Dataset content:
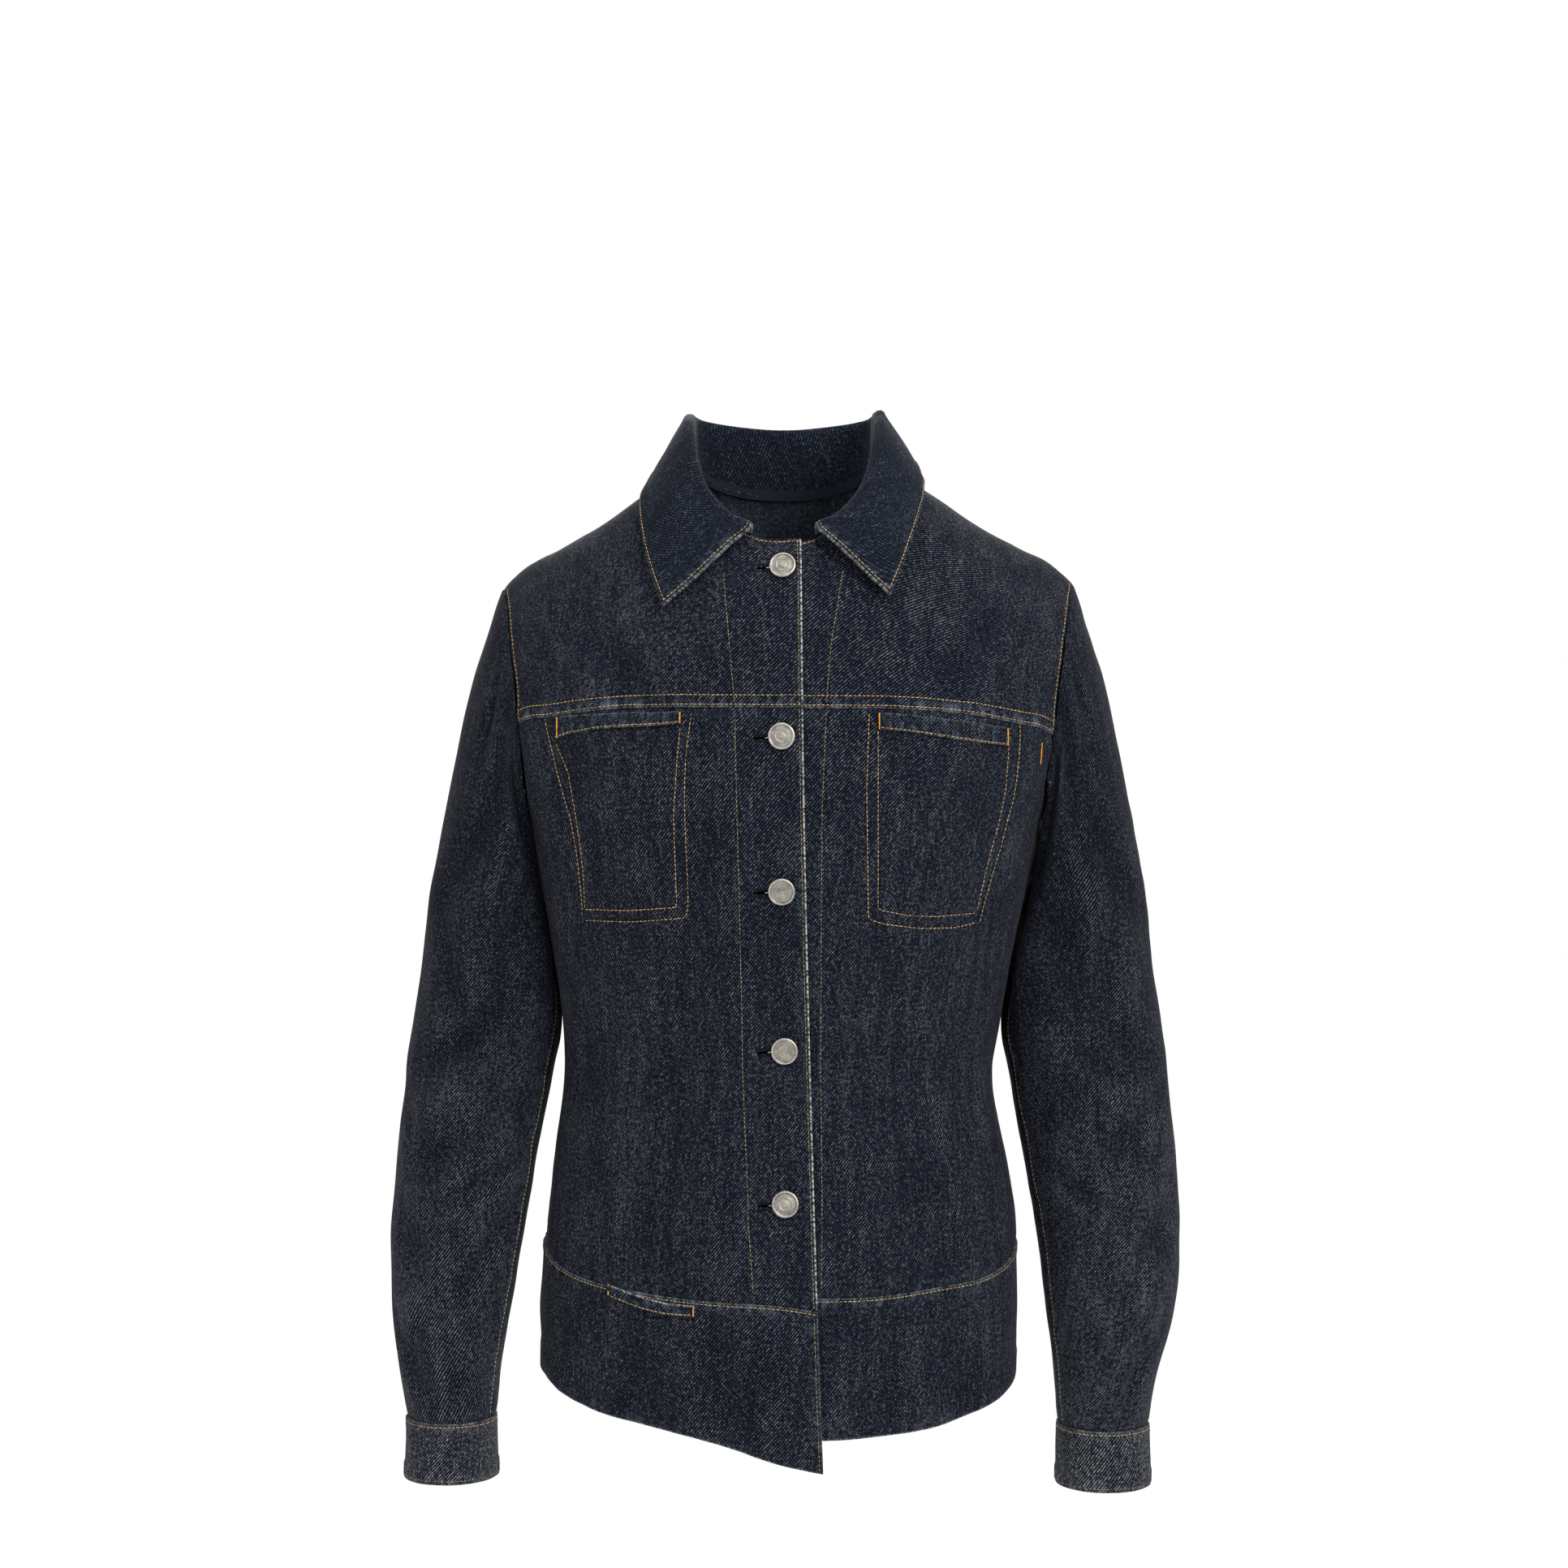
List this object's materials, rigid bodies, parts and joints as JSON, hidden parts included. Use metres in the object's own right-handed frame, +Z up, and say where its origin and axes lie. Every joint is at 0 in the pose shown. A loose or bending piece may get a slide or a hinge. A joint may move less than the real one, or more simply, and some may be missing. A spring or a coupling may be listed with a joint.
{
  "type": "denim jacket",
  "caption": "Fitted denim jacket in worn form, buttoned, with a turned-down collar, set-in sleeves with cuffs, chest welt pockets and a hem band that drops to a point at the front edge",
  "frame": {"origin": "midway between the two side neck points, where the jacket hangs on its wearer", "axes": "-Y is the front of the jacket, +Z is up, and the wearer's left is on the +X side"},
  "size_m": [0.5205, 0.2298, 0.7063],
  "materials": {
    "denim": "dark indigo twill denim, worn pale along its seams",
    "button_metal": "dull silver-coloured tack button"
  },
  "bodies": {
    "root": {"front_yoke_right": "denim", "front_yoke_left": "denim", "front_panel_right": "denim", "front_panel_left": "denim", "side_front_right": "denim", "side_front_left": "denim", "band_front_right": "denim", "band_front_left": "denim", "back_panel": "denim", "band_back": "denim", "top_sleeve_right": "denim", "top_sleeve_left": "denim", "under_sleeve_right": "denim", "under_sleeve_left": "denim", "cuff_right": "denim", "cuff_left": "denim", "collar": "denim", "chest_welt_right": "denim", "chest_welt_left": "denim", "band_welt_right": "denim", "front_button_1": "button_metal", "front_button_2": "button_metal", "front_button_3": "button_metal", "front_button_4": "button_metal", "front_button_5": "button_metal", "cuff_button_right": "button_metal", "cuff_button_left": "button_metal"}
  },
  "joints": []
}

Task description:
Reproduce the full listing exactly.

Response for this exercise:
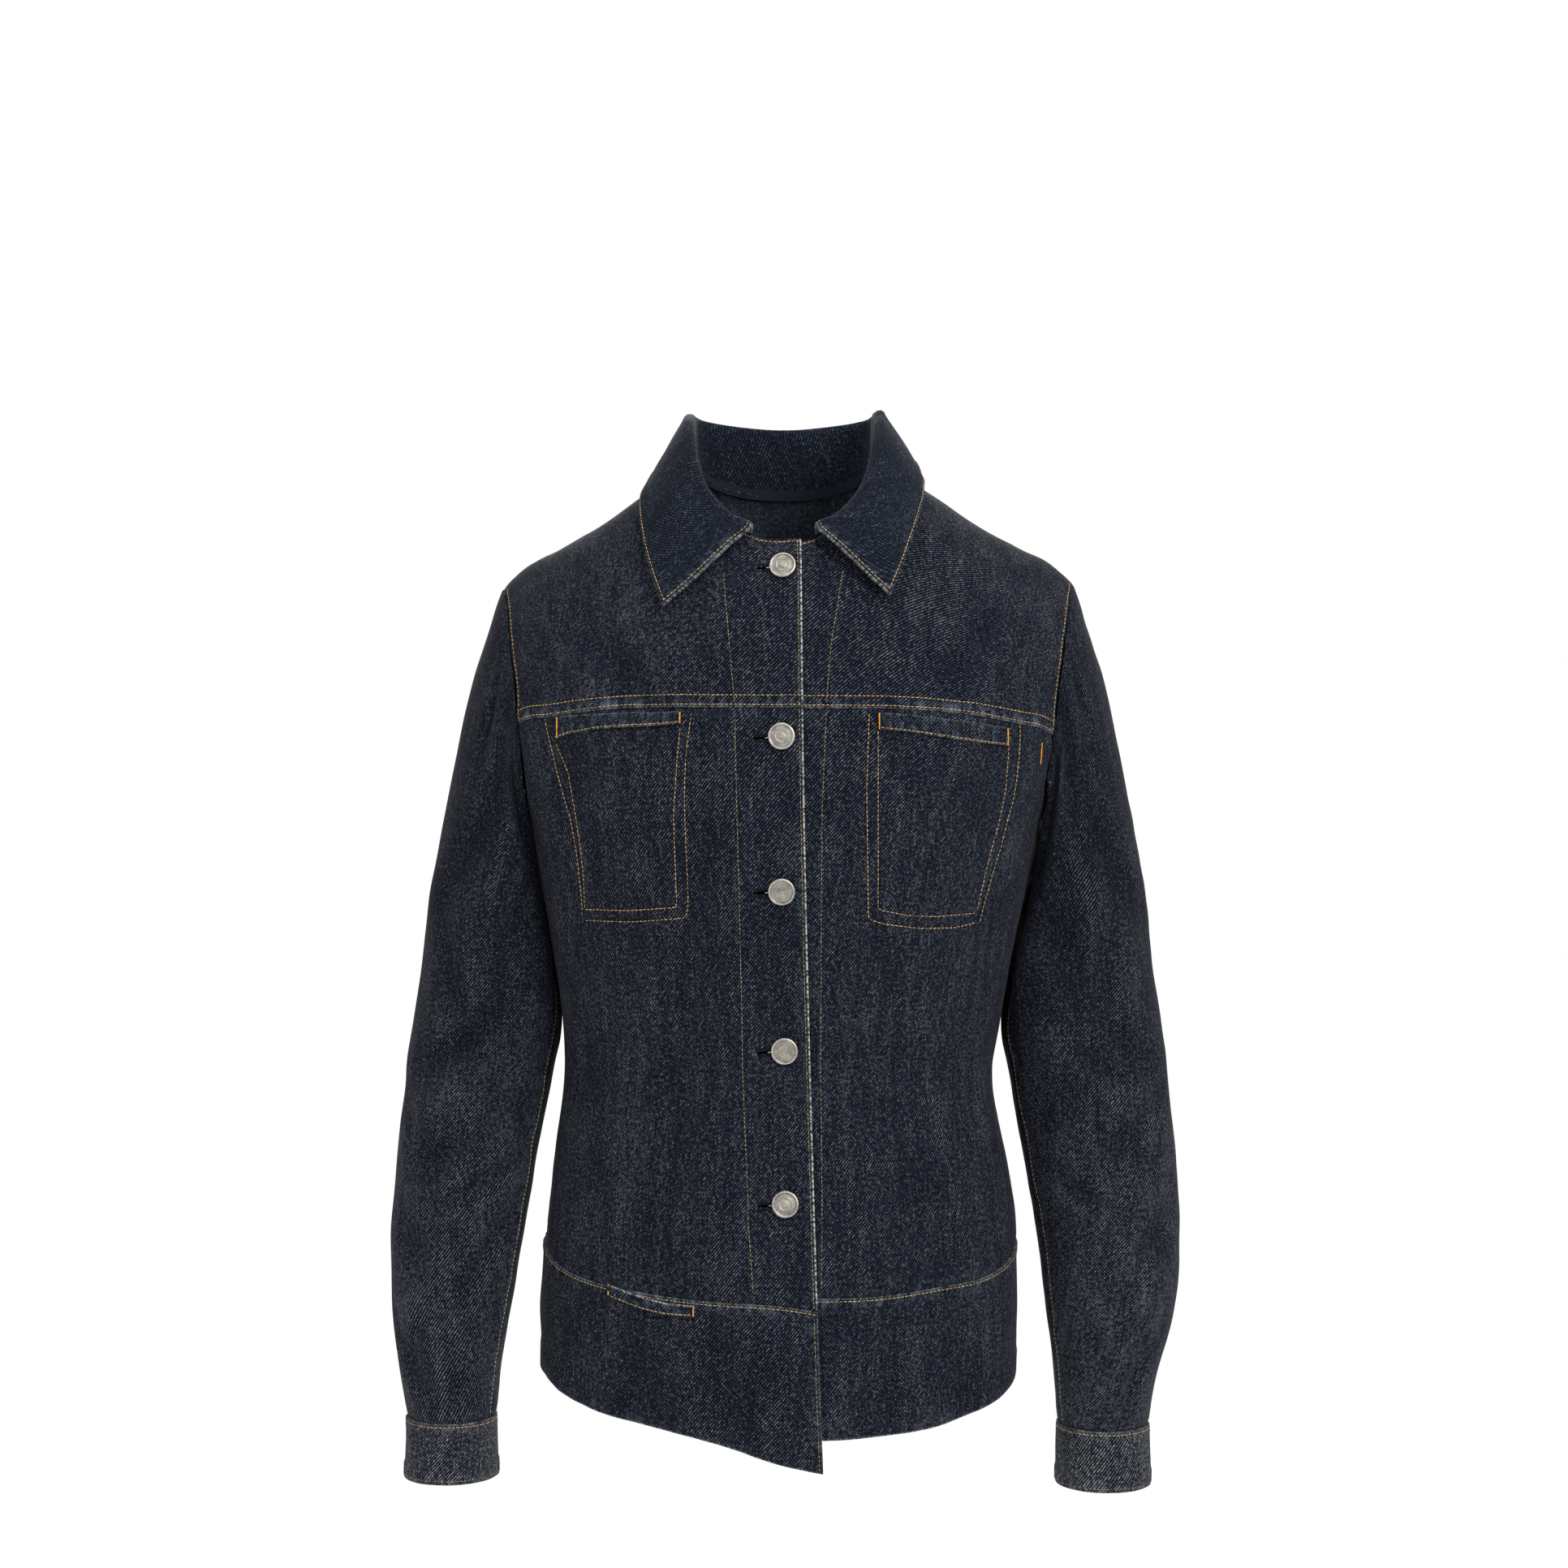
List this object's materials, rigid bodies, parts and joints as JSON, hidden parts included. Use metres in the object's own right-handed frame, +Z up, and say where its origin and axes lie. Every joint is at 0 in the pose shown. A loose or bending piece may get a slide or a hinge. A joint may move less than the real one, or more simply, and some may be missing. A spring or a coupling may be listed with a joint.
{
  "type": "denim jacket",
  "caption": "Fitted denim jacket in worn form, buttoned, with a turned-down collar, set-in sleeves with cuffs, chest welt pockets and a hem band that drops to a point at the front edge",
  "frame": {"origin": "midway between the two side neck points, where the jacket hangs on its wearer", "axes": "-Y is the front of the jacket, +Z is up, and the wearer's left is on the +X side"},
  "size_m": [0.5205, 0.2298, 0.7063],
  "materials": {
    "denim": "dark indigo twill denim, worn pale along its seams",
    "button_metal": "dull silver-coloured tack button"
  },
  "bodies": {
    "root": {"front_yoke_right": "denim", "front_yoke_left": "denim", "front_panel_right": "denim", "front_panel_left": "denim", "side_front_right": "denim", "side_front_left": "denim", "band_front_right": "denim", "band_front_left": "denim", "back_panel": "denim", "band_back": "denim", "top_sleeve_right": "denim", "top_sleeve_left": "denim", "under_sleeve_right": "denim", "under_sleeve_left": "denim", "cuff_right": "denim", "cuff_left": "denim", "collar": "denim", "chest_welt_right": "denim", "chest_welt_left": "denim", "band_welt_right": "denim", "front_button_1": "button_metal", "front_button_2": "button_metal", "front_button_3": "button_metal", "front_button_4": "button_metal", "front_button_5": "button_metal", "cuff_button_right": "button_metal", "cuff_button_left": "button_metal"}
  },
  "joints": []
}